## Given problem
Reproduce verbatim the lines up to and including the one with "of the moulded", starting from the first.
◇ ◇ ◇
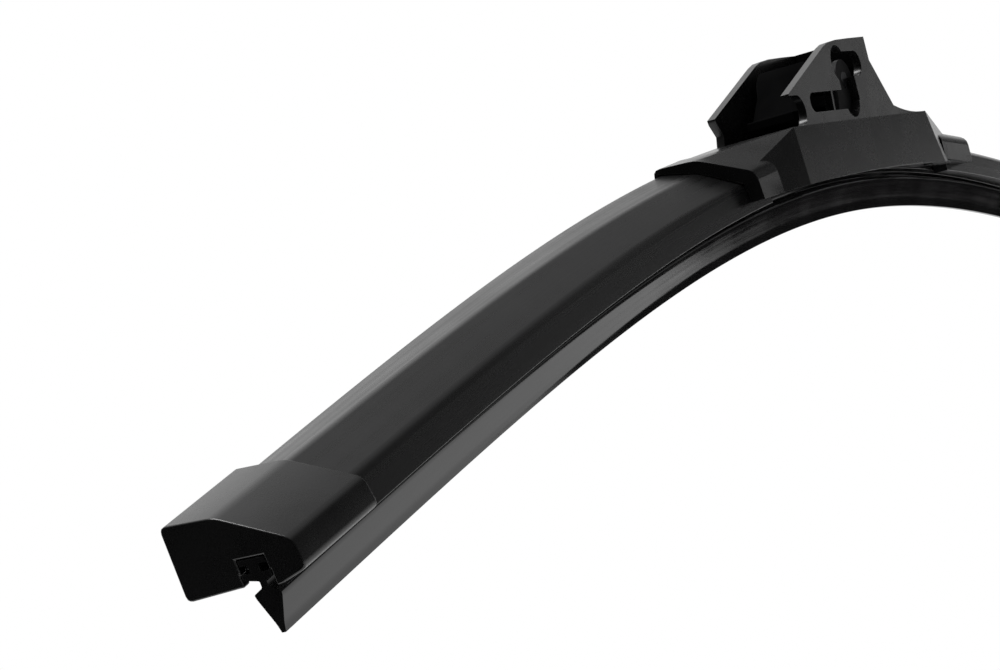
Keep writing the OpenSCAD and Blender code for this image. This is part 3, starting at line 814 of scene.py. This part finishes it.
@dataclass
class RoundedParts:
    """Copies of the moulded and stamped nodes, merged, and with every sharp edge rounded."""

    bow: Bow
    rear_face: float = 43.0
    face_play: float = 0.06
    outer_from: float = 6.5
    run_on: float = 6.0
    parts: tuple[Rounding, ...] = (
        Rounding("connector_cover", "connector_shell", "blade", FinishRoom.MOULDED, 0.32),
        Rounding("end_cap_front", "cap_front", "blade", FinishRoom.MOULDED, **CAP_EDGES),
        Rounding("end_cap_rear", "cap_rear", "blade", FinishRoom.MOULDED, **CAP_EDGES),
        Rounding("arm_clip", "hook_clip", "clip", FinishRoom.CLIP, 0.25),
        Rounding("pin_bracket", "eared_bracket", "blade", FinishRoom.COATED, **STAMPED_EDGES),
        Rounding("rail_clamp", "clawed_clamp", "blade", FinishRoom.COATED, **STAMPED_EDGES),
    )

    def merged(self, part: Rounding) -> bpy.types.Mesh:
        """Copies a node's loose triangles, merges their corners and joins coplanar faces."""
        mesh = frame["nodes"][part.node].data.copy()
        mesh.name = part.piece
        mesh.materials.clear()
        work = bmesh.new()
        work.from_mesh(mesh)
        bmesh.ops.remove_doubles(work, verts=work.verts, dist=MERGE_WITHIN * MM)
        bmesh.ops.dissolve_limit(work, angle_limit=np.radians(part.join), verts=work.verts,
                                 edges=work.edges)
        work.to_mesh(mesh)
        work.free()
        for layer in list(mesh.uv_layers):
            mesh.uv_layers.remove(layer)
        return mesh

    def close_rear_waist(self, mesh: bpy.types.Mesh) -> None:
        """Runs the rear collar's low side on under the block's taper, so that no step shows there.

        Points of the collar's forward face that lie beyond outer_from on the low side slide
        towards the middle of the blade, along the bow, by run_on.

        Args:
            mesh: the connector's merged copy.
        """
        points = np.empty(len(mesh.vertices) * 3, np.float32)
        mesh.vertices.foreach_get("co", points)
        points = points.reshape(-1, 3) / MM
        (x0,), (z0,) = self.bow.place(np.array([self.rear_face]))
        fall = self.bow.slope(np.array([self.rear_face]))[0]
        out = points[:, 0] - x0
        up = points[:, 2] - z0 + self.bow.pin_h
        along = out * np.cos(fall) - up * np.sin(fall)
        on_face = (np.abs(along) < self.face_play) & (points[:, 1] < -self.outer_from)
        points[:, 0] -= self.run_on * on_face * np.cos(fall)
        points[:, 2] += self.run_on * on_face * np.sin(fall)
        mesh.vertices.foreach_set("co", (points * MM).astype(np.float32).ravel())
        mesh.update()
        log.info("rear waist: %d points moved", int(on_face.sum()))

    def build(self, room: FinishRoom) -> list[bpy.types.Object]:
        """Makes each rounded copy and puts it in its node's place."""
        pieces = []
        for part in self.parts:
            mesh = self.merged(part)
            if part.node == "connector_cover":
                self.close_rear_waist(mesh)
            settle(mesh, part.sharp)
            piece = put(part.piece, mesh)
            bevel = piece.modifiers.new("rounded_edges", "BEVEL")
            bevel.width = part.radius * MM
            bevel.segments = part.segments
            bevel.limit_method = "ANGLE"
            bevel.angle_limit = np.radians(part.sharp)
            bevel.harden_normals = True
            bevel.use_clamp_overlap = part.clamp
            room.dress(piece, part.finish)
            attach(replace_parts(piece, part.node), part.body)
            pieces.append(piece)
        return pieces


@dataclass
class SteelParts:
    """The rails, stops, pin and rivets, which keep their own shapes and get steel finishes."""

    rolled: tuple[str, ...] = ("rail_left", "rail_right", "rail_stop_front", "rail_stop_rear")
    plated: tuple[str, ...] = (
        "pin_tube", "pin_rivet", "bracket_rivet_1", "bracket_rivet_2", "bracket_rivet_3",
        "bracket_rivet_4")

    def build(self, room: FinishRoom) -> list[bpy.types.Object]:
        """Dresses the carried-over nodes."""
        pieces = []
        for names, finish in ((self.rolled, FinishRoom.SPRING), (self.plated, FinishRoom.PIN)):
            for name in names:
                room.dress(frame["nodes"][name], finish)
                pieces.append(frame["nodes"][name])
        return pieces


# ---------------------------------------------------------------- camera and studio


@dataclass
class PhotoCamera:
    """The camera of the photograph, fitted to the blade's edges; its turn is a matrix by rows."""

    lens: float = 93.01806
    sensor: float = 36.0
    place: tuple[float, float, float] = (-0.43796857, -0.17586571, -0.03100317)
    turn: tuple[tuple[float, float, float], ...] = (
        (0.48513, 0.117544, -0.866506),
        (-0.84071, -0.209876, -0.499158),
        (-0.240532, 0.970637, -0.002997))

    def build(self) -> bpy.types.Object:
        """Makes the camera and the scene's view settings."""
        data = bpy.data.cameras.new("photo_camera")
        data.lens = self.lens
        data.sensor_width = self.sensor
        data.sensor_fit = "HORIZONTAL"
        data.clip_start = 0.01
        camera = bpy.data.objects.new("photo_camera", data)
        bpy.context.scene.collection.objects.link(camera)
        matrix = Matrix(self.turn).to_4x4()
        matrix.translation = self.place
        camera.matrix_world = matrix
        bpy.context.scene.camera = camera
        bpy.context.scene.view_settings.view_transform = "Standard"
        return camera


@dataclass(frozen=True)
class Sight:
    """Where a reflected ray looks: how far to the backdrop, to its right and up, as cosines."""

    facing: bpy.types.NodeSocket
    aside: bpy.types.NodeSocket
    height: bpy.types.NodeSocket


@dataclass(frozen=True)
class Zones:
    """Where the parts of the room begin and where they are full, as cosines.

    Near and facing are cosines to the backdrop, aside to its right, and foot, top and up to
    straight up.
    """

    backdrop_top: Span = (0.3, 0.46)
    wing_aside: Span = (0.3, 0.55)
    wing_near: Span = (0.34, 0.5)
    wing_facing: Span = (0.52, 0.66)
    inner_facing: Span = (0.56, 0.62)
    inner_top: Span = (0.09, 0.12)
    band_foot: Span = (0.02, 0.06)
    band_top: Span = (0.095, 0.06)
    glow_foot: Span = (0.02, 0.05)
    glow_top: Span = (0.1, 0.075)
    core_facing: Span = (0.62, 0.88)
    core_top: Span = (0.42, 0.26)
    core_aside: Span = (0.65, 0.5)
    high_facing: Span = (0.25, 0.55)
    high_top: Span = (0.88, 0.6)
    high_aside: Span = (0.26, 0.04)
    gap_aside: Span = (0.45, 0.62)
    gap_top: Span = (0.05, -0.02)
    low_aside: Span = (0.79, 0.86)
    low_top: Span = (-0.02, -0.1)
    ceiling_up: Span = (0.5, 0.95)


@dataclass
class Studio:
    """A pale floor below the held blade, a white backdrop behind it and one soft lamp overhead.

    In gloss the room dims away from the backdrop's bright core and the part above it. The
    backdrop's right-hand wing is dim, with a low band on its outer part and a low glow on its
    inner part. A dark gap lies between the wing and the far edge of the floor.
    """

    floor_z: float = -0.27
    floor_middle: tuple[float, float] = (0.21, -0.14)
    floor_radius: float = 0.7
    floor_rings: int = 23
    floor_turns: int = 96
    floor_fade: Span = (0.55, 0.96)
    floor_lift: float = 0.3
    paper_tones: Span = (0.78, 0.82)
    back: tuple[float, float, float] = (0.867, 0.499, 0.0)
    right: tuple[float, float, float] = (0.499, -0.867, 0.0)
    zones: Zones = Zones()
    backdrop: float = 0.5
    backdrop_power: float = 1.3
    above: float = 0.35
    wing: float = 0.2
    outer_wing: float = 0.05
    inner_wing: float = 0.12
    band: float = 0.45
    glow: float = 0.68
    high: float = 0.78
    low_right: float = 0.5
    ceiling: Span = (0.012, 0.42)
    soft: Span = (0.08, 0.75)
    lamp_watts: float = 10.5
    lamp_size: float = 0.5
    lamp_place: tuple[float, float, float] = (-0.18, 0.24, 1.16)

    def disc(self) -> bpy.types.Mesh:
        """The floor's mesh: a disc as rings of a polar grid round a middle point."""
        radii = np.linspace(0, self.floor_radius, self.floor_rings + 1)[1:]
        turns = np.linspace(0, 2 * np.pi, self.floor_turns + 1)[:-1]
        x = self.floor_middle[0] + radii[:, None] * np.cos(turns)[None]
        y = self.floor_middle[1] + radii[:, None] * np.sin(turns)[None]
        rings = np.stack([x, y, np.full_like(x, self.floor_z)], -1).reshape(-1, 3)
        verts = np.concatenate([[[*self.floor_middle, self.floor_z]], rings])
        n = len(turns)
        i, j = np.meshgrid(np.arange(len(radii) - 1), np.arange(n), indexing="ij")
        after = (j + 1) % n
        quads = np.stack([i * n + j, (i + 1) * n + j, (i + 1) * n + after, i * n + after], -1)
        middle = [(0, 1 + k, 1 + (k + 1) % n) for k in range(n)]
        mesh = bpy.data.meshes.new("studio_floor")
        mesh.from_pydata(verts.tolist(), [],
                         middle + [tuple(q) for q in (quads.reshape(-1, 4) + 1).tolist()])
        return mesh

    def paper(self) -> bpy.types.Material:
        """The floor's paper: to camera and gloss it is lifted, and fades to white at its rim."""
        material = bpy.data.materials.new("studio_floor_paper")
        g = emptied(material)
        place = g.add("ShaderNodeTexCoord").outputs["Object"]
        reach = g.vector("DISTANCE", place, (*self.floor_middle, self.floor_z)).outputs["Value"]
        fade_from, fade_to = (self.floor_radius * share for share in self.floor_fade)
        rim = g.spread(reach, fade_from, fade_to)
        path = g.add("ShaderNodeLightPath").outputs
        greys = [(tone, tone, tone, 1.0) for tone in self.paper_tones]
        colour = g.tint(g.noise(place, 60.0, 4.0), *greys)
        matt = g.add("ShaderNodeBsdfDiffuse", {"Color": colour}).outputs[0]
        lift = g.add("ShaderNodeEmission", {"Strength": self.floor_lift}).outputs[0]
        lifted = g.add("ShaderNodeAddShader", {0: matt, 1: lift}).outputs[0]
        white = g.add("ShaderNodeEmission", {"Strength": 1.0}).outputs[0]
        faded = g.add("ShaderNodeMixShader", {0: rim, 1: lifted, 2: white}).outputs[0]
        shiny = g.math("MAXIMUM", path["Is Glossy Ray"], path["Is Transmission Ray"])
        shown = g.math("MAXIMUM", path["Is Camera Ray"], shiny)
        seen = g.add("ShaderNodeMixShader", {0: shown, 1: matt, 2: faded}).outputs[0]
        g.add("ShaderNodeOutputMaterial", {"Surface": seen})
        return material

    def wing_light(self, g: Graph, sight: Sight) -> bpy.types.NodeSocket:
        """The wing in gloss: dim, banded on its outer part, glowing low down on its inner part."""
        zones = self.zones
        near = g.spread(sight.facing, *zones.wing_near)
        inner = g.spread(sight.facing, *zones.inner_facing)
        plain = g.product(g.spread(near, 0.0, 1.0, self.outer_wing, self.wing),
                          g.spread(sight.facing, *zones.wing_facing, 1.0, self.inner_wing))
        band = g.product(g.spread(sight.height, *zones.band_foot),
                         g.spread(sight.height, *zones.band_top), near, self.band, g.rest(inner))
        glow = g.product(g.spread(sight.height, *zones.glow_foot),
                         g.spread(sight.height, *zones.glow_top), inner, self.glow)
        light = g.math("ADD", g.math("ADD", plain, band), glow)
        return g.product(light, g.rest(g.product(g.spread(sight.height, *zones.inner_top), inner)))

    def gloss_light(self, g: Graph, sight: Sight) -> bpy.types.NodeSocket:
        """The whole room in gloss: backdrop, wing, core, high and low parts, gap and ceiling."""
        zones = self.zones
        facing, aside, height = sight.facing, sight.aside, sight.height
        toward = g.math("POWER", g.math("MAXIMUM", facing, 0.0), self.backdrop_power)
        backdrop = g.product(toward, self.backdrop,
                             g.spread(height, *zones.backdrop_top, 1.0, self.above))
        room = g.mix(g.spread(aside, *zones.wing_aside), backdrop, self.wing_light(g, sight))
        core = g.product(g.spread(facing, *zones.core_facing), g.spread(height, *zones.core_top),
                         g.spread(aside, *zones.core_aside))
        high = g.product(g.spread(aside, *zones.high_aside), g.spread(height, *zones.high_top),
                         g.spread(facing, *zones.high_facing, 0.0, self.high))
        room = g.math("MAXIMUM", g.math("MAXIMUM", room, core), high)
        gap = g.product(g.spread(aside, *zones.gap_aside), g.spread(height, *zones.gap_top))
        low = g.product(g.spread(aside, *zones.low_aside), g.spread(height, *zones.low_top),
                        self.low_right)
        room = g.math("ADD", g.product(room, g.rest(gap)), low)
        return g.math("ADD", room, g.spread(height, *zones.ceiling_up, *self.ceiling))

    def world(self) -> None:
        """White to the camera; a room that dims away from the backdrop to gloss and soft light."""
        world = bpy.data.worlds.new("studio_world")
        bpy.context.scene.world = world
        # Sampled as a lamp, the world would not know gloss from soft light
        world.cycles.sampling_method = "NONE"
        g = emptied(world)
        direction = g.add("ShaderNodeTexCoord").outputs["Generated"]
        sight = Sight(g.vector("DOT_PRODUCT", direction, self.back).outputs["Value"],
                      g.vector("DOT_PRODUCT", direction, self.right).outputs["Value"],
                      g.add("ShaderNodeSeparateXYZ", {0: direction}).outputs[2])
        soft = g.spread(sight.facing, -1.0, 1.0, *self.soft)
        path = g.add("ShaderNodeLightPath").outputs
        shiny = g.math("MAXIMUM", path["Is Glossy Ray"], path["Is Transmission Ray"])
        unseen = g.mix(shiny, soft, self.gloss_light(g, sight))
        strength = g.mix(path["Is Camera Ray"], unseen, 1.0)
        light = g.add("ShaderNodeBackground", {"Color": (1, 1, 1, 1), "Strength": strength})
        g.add("ShaderNodeOutputWorld", {"Surface": light.outputs[0]})

    def lamp(self) -> bpy.types.Object:
        """One large square lamp overhead, turned to the blade and unseen by the camera."""
        data = bpy.data.lights.new("overhead_softbox", "AREA")
        data.energy = self.lamp_watts
        data.size = self.lamp_size
        lamp = bpy.data.objects.new("overhead_softbox", data)
        bpy.context.scene.collection.objects.link(lamp)
        aim = Vector(self.lamp_place).to_track_quat("Z", "Y").to_matrix().to_4x4()
        aim.translation = self.lamp_place
        lamp.matrix_world = aim
        lamp.visible_camera = False
        return lamp

    def build(self) -> None:
        """Builds the floor, the world and the lamp."""
        floor = put("studio_floor", self.disc())
        floor.data.materials.append(self.paper())
        self.world()
        self.lamp()


def main() -> None:
    """Builds the camera, the pieces in order and the studio, and logs each piece's face count."""
    logging.basicConfig(level=logging.INFO, format="%(name)s: %(message)s")
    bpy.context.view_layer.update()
    PhotoCamera().build()
    room = FinishRoom()
    bow = Bow()
    for assembly in (SoftSpoiler(bow), WipingRubber(bow), RoundedParts(bow), SteelParts()):
        for piece in assembly.build(room):
            log.info("%s: %s, %d faces", type(assembly).__name__, piece.name,
                     len(piece.data.polygons))
    Studio().build()


if __name__ == "__main__":
    main()
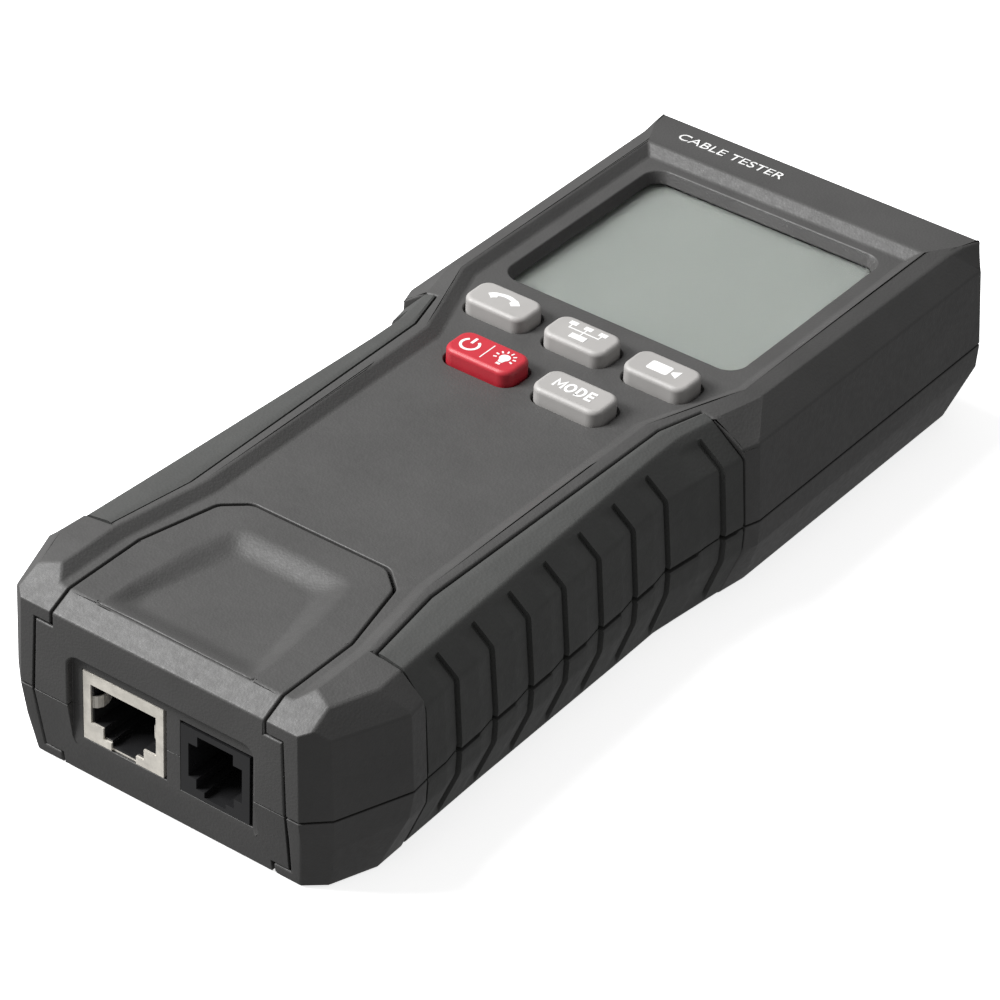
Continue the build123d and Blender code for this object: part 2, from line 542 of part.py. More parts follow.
◇ ◇ ◇
## The output
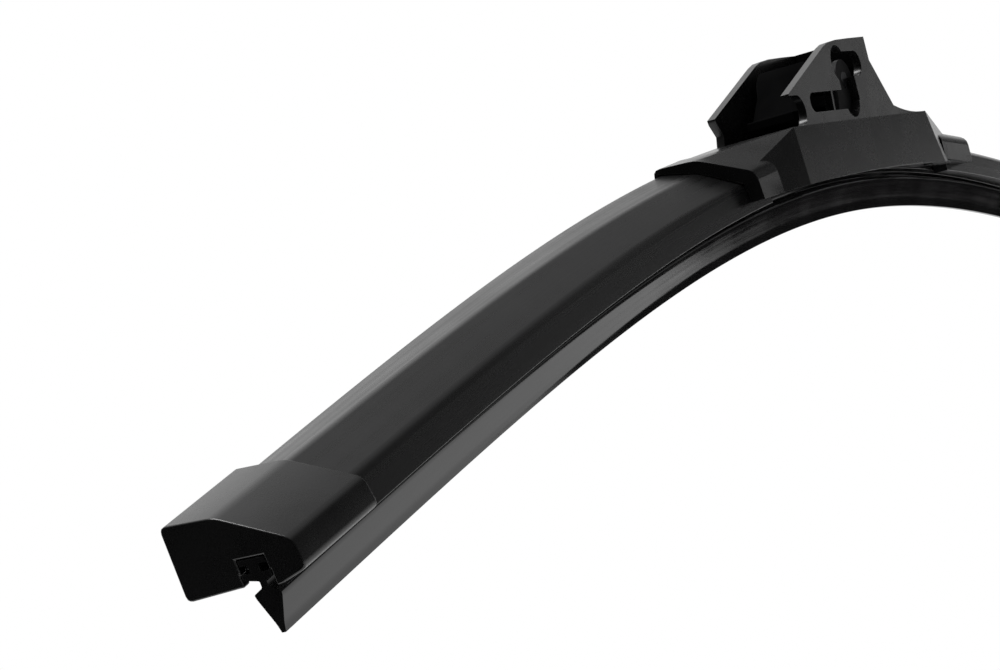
Keep writing the OpenSCAD and Blender code for this image. This is part 3, starting at line 814 of scene.py. This part finishes it.
@dataclass
class RoundedParts:
    """Copies of the moulded and stamped nodes, merged, and with every sharp edge rounded."""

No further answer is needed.